Die Willkür der Kulturförderung: Sie liebt mich, sie liebt mich nicht

«Nussknacker» – Fotoprojekt «Knall im Hupi» – Performance: Irina Lorez. (Bild: Caroline Minjolle)

Ungerechtigkeit oder Berechtigung, Macht und Ohnmacht sind Dauerthemen in einer künstlerischen Laufbahn. Wer entscheidet über die Arbeit einer Künstlerin und wie werden die Gelder verteilt? Die Luzerner Tänzerin Irina Lorez wünscht sich einen Schlüssel nach klaren Kriterien statt nach Glück und Zufall.

Es gibt manches, das in einer künstlerischen Laufbahn auszuhalten ist, um nicht ausgegrenzt zu werden. Die Verteilung von Geldern einerseits, die Machtspiele der Veranstalter anderseits.

Ist es richtig, dass mich jemand persönlich kennt und mag, um mir Gelder der öffentlichen Hand oder ein Engagement an einem Theater zu geben? Ist es nicht selbstverständlich, dass Künstlerinnen, die professionell und seit mehreren Jahren mit grossem Engagement, Herzblut und Talent arbeiten und ohne Altersbegrenzung und Vorurteile ein kleines Stück des grossen Kuchens erhalten? 

Mund auf

Ich mache jetzt den Mund auf, denn jemand muss es sagen. Zwar habe ich den Mund schon immer aufgemacht, doch musste ich hören: Lass das sein. Schweig. Wir kümmern uns darum, kümmere du dich um deine Kunst.

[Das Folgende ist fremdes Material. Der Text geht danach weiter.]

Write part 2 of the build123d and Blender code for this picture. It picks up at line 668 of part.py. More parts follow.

Der Arbeiter geht zum Chef und bittet ihn um bessere Entlöhnung. Der Chef sagt: Geh wieder die Strasse putzen, ich kümmere mich darum. Der Arbeiter putzt stillschweigend weiter, aber der Lohn erhöht sich nicht. Auch in zehn Jahren nicht. Das ist nicht einmal ein perfekter Vergleich. Vielleicht hat dieser Chef das Unternehmen selbst gegründet und darf deshalb mit solchen Anliegen flexibler umgehen. Aber wie sieht es aus, wenn es um unsere Steuergelder geht?

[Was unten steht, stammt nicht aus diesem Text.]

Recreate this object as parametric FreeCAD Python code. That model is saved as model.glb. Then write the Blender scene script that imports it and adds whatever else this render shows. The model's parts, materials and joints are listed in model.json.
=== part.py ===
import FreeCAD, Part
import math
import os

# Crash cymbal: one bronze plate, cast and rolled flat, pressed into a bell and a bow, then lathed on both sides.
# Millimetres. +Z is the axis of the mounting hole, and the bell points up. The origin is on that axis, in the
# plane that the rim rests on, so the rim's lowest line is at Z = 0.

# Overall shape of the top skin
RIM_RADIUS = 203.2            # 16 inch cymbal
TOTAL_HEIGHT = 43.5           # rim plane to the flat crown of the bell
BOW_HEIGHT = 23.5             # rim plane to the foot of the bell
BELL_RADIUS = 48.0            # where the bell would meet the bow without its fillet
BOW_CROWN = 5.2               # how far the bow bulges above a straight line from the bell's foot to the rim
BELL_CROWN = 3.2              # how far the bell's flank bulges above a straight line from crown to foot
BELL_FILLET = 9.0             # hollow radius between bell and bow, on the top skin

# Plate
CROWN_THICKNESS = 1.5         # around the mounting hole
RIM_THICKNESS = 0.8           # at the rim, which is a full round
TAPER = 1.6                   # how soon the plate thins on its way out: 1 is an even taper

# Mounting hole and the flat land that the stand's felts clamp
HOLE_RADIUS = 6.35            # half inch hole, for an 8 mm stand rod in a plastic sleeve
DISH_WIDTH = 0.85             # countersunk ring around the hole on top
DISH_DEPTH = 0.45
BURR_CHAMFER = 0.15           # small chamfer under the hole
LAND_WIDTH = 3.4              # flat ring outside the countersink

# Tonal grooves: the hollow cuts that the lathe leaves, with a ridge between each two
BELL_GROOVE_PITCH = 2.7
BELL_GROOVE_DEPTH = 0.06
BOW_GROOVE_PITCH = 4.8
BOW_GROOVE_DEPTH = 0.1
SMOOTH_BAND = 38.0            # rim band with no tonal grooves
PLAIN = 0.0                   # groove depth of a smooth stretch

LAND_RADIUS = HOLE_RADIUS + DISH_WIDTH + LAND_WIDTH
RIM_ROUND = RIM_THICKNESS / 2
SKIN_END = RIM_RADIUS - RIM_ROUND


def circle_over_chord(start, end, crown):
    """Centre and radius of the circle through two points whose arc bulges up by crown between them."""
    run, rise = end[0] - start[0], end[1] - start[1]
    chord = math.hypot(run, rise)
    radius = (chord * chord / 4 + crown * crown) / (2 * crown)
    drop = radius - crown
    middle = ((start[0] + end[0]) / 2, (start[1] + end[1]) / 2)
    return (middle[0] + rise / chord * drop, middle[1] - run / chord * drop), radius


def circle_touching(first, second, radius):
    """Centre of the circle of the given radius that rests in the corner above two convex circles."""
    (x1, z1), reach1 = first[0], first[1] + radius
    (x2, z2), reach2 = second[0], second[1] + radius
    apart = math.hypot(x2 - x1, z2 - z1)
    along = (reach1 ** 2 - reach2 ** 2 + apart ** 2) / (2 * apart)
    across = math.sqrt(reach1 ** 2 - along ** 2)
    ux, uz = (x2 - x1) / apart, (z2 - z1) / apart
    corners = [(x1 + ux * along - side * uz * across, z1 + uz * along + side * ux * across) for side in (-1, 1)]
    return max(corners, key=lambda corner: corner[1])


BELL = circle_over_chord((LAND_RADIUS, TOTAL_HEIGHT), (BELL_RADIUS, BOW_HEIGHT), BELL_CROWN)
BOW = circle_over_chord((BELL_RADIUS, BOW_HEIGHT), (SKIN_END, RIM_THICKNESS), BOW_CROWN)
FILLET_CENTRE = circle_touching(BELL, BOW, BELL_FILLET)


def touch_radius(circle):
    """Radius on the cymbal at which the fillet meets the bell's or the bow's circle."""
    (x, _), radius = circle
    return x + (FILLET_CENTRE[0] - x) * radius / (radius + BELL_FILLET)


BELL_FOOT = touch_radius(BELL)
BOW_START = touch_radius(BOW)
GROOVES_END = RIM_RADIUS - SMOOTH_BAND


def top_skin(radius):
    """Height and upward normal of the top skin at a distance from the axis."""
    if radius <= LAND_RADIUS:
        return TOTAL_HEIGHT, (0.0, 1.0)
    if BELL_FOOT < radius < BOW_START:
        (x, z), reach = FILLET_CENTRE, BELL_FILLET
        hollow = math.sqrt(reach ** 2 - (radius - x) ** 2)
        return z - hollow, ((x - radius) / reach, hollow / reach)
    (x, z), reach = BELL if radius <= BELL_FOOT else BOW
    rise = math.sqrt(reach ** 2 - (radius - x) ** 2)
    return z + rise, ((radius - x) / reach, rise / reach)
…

Irina Lorez als «Dornröschen». (Bild: Caroline Minjolle)

Über Geschmack lässt sich streiten, aber wer sagt, was Qualität ist?

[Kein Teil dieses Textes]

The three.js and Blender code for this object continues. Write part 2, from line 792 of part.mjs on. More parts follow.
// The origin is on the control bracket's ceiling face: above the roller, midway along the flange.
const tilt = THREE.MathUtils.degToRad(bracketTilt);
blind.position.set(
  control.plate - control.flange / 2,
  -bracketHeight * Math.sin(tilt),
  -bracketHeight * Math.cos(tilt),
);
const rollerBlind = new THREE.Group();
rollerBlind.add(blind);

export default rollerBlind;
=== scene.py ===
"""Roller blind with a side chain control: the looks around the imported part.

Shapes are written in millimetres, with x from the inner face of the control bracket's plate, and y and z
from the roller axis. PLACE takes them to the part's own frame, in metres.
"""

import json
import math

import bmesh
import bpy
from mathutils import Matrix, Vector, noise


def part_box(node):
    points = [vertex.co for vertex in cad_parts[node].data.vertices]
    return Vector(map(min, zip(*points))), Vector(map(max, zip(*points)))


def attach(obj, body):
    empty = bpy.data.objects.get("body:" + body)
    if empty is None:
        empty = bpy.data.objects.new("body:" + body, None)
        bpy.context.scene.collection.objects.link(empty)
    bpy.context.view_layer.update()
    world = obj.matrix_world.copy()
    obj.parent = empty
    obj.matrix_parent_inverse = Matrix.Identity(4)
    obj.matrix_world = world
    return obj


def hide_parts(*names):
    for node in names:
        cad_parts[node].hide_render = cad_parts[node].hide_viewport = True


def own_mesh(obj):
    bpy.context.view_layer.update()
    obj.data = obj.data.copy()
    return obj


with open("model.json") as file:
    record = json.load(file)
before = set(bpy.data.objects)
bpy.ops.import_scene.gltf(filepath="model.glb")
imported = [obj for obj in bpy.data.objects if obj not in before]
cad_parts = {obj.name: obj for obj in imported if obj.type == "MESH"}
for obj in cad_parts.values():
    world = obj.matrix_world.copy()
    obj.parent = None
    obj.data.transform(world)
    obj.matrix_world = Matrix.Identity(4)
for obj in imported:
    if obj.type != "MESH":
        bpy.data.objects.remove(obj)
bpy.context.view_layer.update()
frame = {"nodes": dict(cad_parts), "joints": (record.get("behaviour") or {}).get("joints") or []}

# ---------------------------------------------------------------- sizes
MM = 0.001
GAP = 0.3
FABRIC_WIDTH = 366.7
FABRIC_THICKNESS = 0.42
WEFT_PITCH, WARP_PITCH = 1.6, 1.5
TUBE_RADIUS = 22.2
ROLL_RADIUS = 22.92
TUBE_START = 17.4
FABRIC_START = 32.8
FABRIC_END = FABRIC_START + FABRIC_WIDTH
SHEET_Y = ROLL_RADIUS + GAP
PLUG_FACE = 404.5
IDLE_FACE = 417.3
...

Warum kann eine Person oder zwei, drei Personen entscheiden? Hat das wirklich mit Qualität zu tun oder ist es Geschmacksache? Woran liegt es? Hat jeder seine eigenen Schäfchen? 

Kürzlich sagte ich zum benachbarten Schafzüchter, der extra für uns nur noch wenige, hell klingende Glocken an seine Schafe hängt: «Klingt das wunderschön! Jetzt könnte ich wie du auch draussen einschlafen.» Er antwortete: «Wir haben nicht denselben Geschmack. Ich mag es so richtig laut!»

Irina Lorez als «Carmen». (Bild: Caroline Minjolle)

Die Beleidigung: Was fällt dir eigentlich ein, dass du dich traust, bei uns anzufragen? Oder: Dein Dossier ist nicht gut genug! Oder: Hör doch auf und mach etwas anderes! Drei bis vier Jahre darf man es «geniessen» und danach wird man Informatikerin oder Bäckerin. Wozu gibt es all die Ausbildungen im Bereich der Musik, Kunst, Tanz? Um Bäcker zu werden?

Oder: Wenn dir etwas nicht passt, schliesse dich einem Verein an, nimm an kulturpolitischen Veranstaltungen und Gesprächen teil – was ich über 20 Jahre lang mit Berufskolleginnen gemacht habe. Auch sie haben graue Haare bekommen. Warum? Weil es viel Zeit und Energie braucht und sich nicht viel verändert, jedenfalls nicht in der Nachhaltigkeit! Ja, gerne möchte ich mich mehr um «meine Kunst» kümmern und weniger um Dossiers, Budgets, Marketing und Kommunikationsarbeit! 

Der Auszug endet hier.